In Eran Shakine lo scenario dell’infanzia emerge dal dopo la tempesta, dopo l’alluvione che ha sradicato e portato il caos, lo sconquasso di forme di vita, il groviglio di piante e alberi sradicati tutti intorno:  multipli mondi da un mondo, il rovesciamento dall’ordine precedente, un nuovo ordine ancora a trovare, cespugli, braccia e rami, sullo scenario di un post-diluvio universale.
 Il nero pennello  ritaglia    il contorno di un piccolo corpo naufragato, ridipinto sulla solitudine del fondo boschivo sul piano nudo di legno.



 
 


“Stitches” (Dado Schapira) sono i punti di sutura che ricuciono e tengono insieme le fotografie dell’infanzia di Schapira.
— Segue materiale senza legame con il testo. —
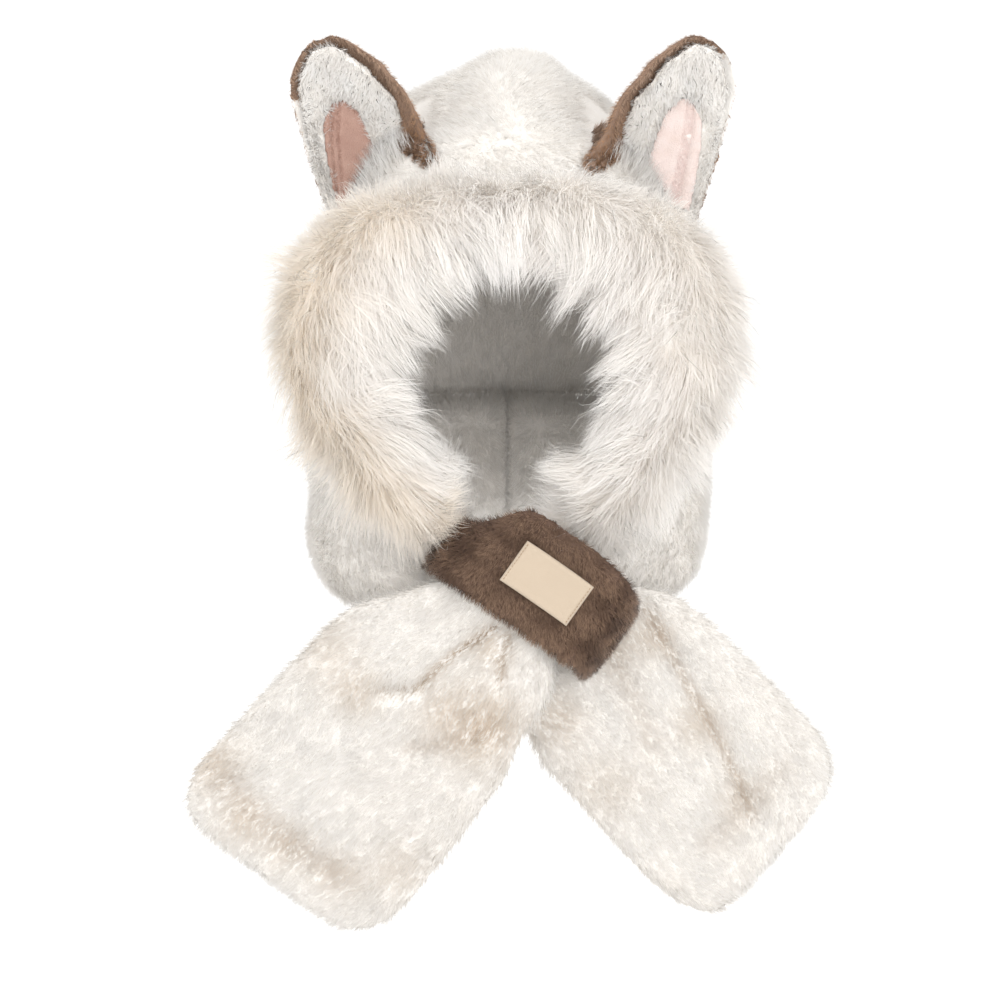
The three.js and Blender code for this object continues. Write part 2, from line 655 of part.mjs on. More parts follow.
// The band: a padded strap with full edges, arched over the crossing.
function keeperForm(extra) {
  const [rows, sides] = [12, 14];
  const half = keeper.thickness / 2;
  const rings = [];
  for (let i = 0; i <= rows; i++) {
    const along = lerp(0.004, 0.996, i / rows);
    const ring = Array.from({ length: sides }, (_, k) => {
      const angle = (2 * Math.PI * k) / sides;
      const [c, s] = [Math.cos(angle), Math.sin(angle)];
      const across = Math.sign(c) * Math.abs(c) ** (2 / keeper.edgeFullness) * (1 + (2 * extra) / keeper.width);
      const out = Math.sign(s) * Math.abs(s) ** (2 / keeper.edgeFullness) * (half + extra);
      return keeperPoint(along, across, half + out);
    });
    rings.push(ring);
  }
  return toSolid(skinRings(rings));
}

// The label follows the band's front, a seam gap above it.
function labelForm() {
  const [rows, columns] = [5, 3];
  const spread = Array.from({ length: columns + 1 }, (_, k) => lerp(-1, 1, k / columns));
  const reach = keeper.width * keeper.middleWiden;
  const middle = 0.5 + label.alongShift / keeper.length / 2;
  const halfTurn = Math.asin((label.length / keeper.length) ** (keeper.squareness / 2)) / Math.PI;
  const across = (s) => (s * label.width - 2 * label.acrossShift) / reach;
  const low = keeper.thickness + SEAM_GAP;
  const rings = [];
  for (let i = 0; i <= rows; i++) {
    const along = middle + lerp(-halfTurn, halfTurn, i / rows);
    const upper = spread.map((s) => keeperPoint(along, across(s), low + label.thickness));
    const lower = [...spread].reverse().map((s) => keeperPoint(along, across(s), low));
    rings.push([...upper, ...lower]);
  }
  return toSolid(skinRings(rings));
}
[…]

Come un taglio sula pelle aperto e ricomposto attraverso dei punti chirurgici, come si ricuce il tempo tra passato e presente nel tentativo di riannodare i fili tagliati o interrotti della propria storia, come si sutura l’istante e si ricompongono i pezzi, i frammenti o gli anelli mancanti dalle proprie passate esistenze, così si riempiono le immagini  di Shapiro di reali, fisici, tangibili punti di sutura sulla tela ritrovando il bambino che si era nei giochi più comuni come corse, scivolate e capriole immortalate dalle pellicole.



Conclude l’allestimento il grande affresco colorato di materiali compositi, tutti i colori, tutti i rimasugli in plastica ritrovati e ricomposti insieme usando pezzetti di palloncini scoppiati, esplosi o fatti saltare in aria. Un circuito è visto cortocircuitare, come un palloncino esplodere lasciando residui di plastica qui ricomposti in una nuova composizione irriducibile e gioiosa, colorata e multiforme che si sporge fuori dalla forma circolare dell’istallazione sulla parete simile a un bouquet o omaggio floreale a un'infanzia ritrovata in un modo proprio per ciascuno di questi artisti. Una finzione possibile,  re-immaginata a posteriori di un mondo disperso o mai esistito altrimenti, irraggiungibile se non attraverso il gioco del fanciullo o il passaggio alchemico del lavoro d'arte.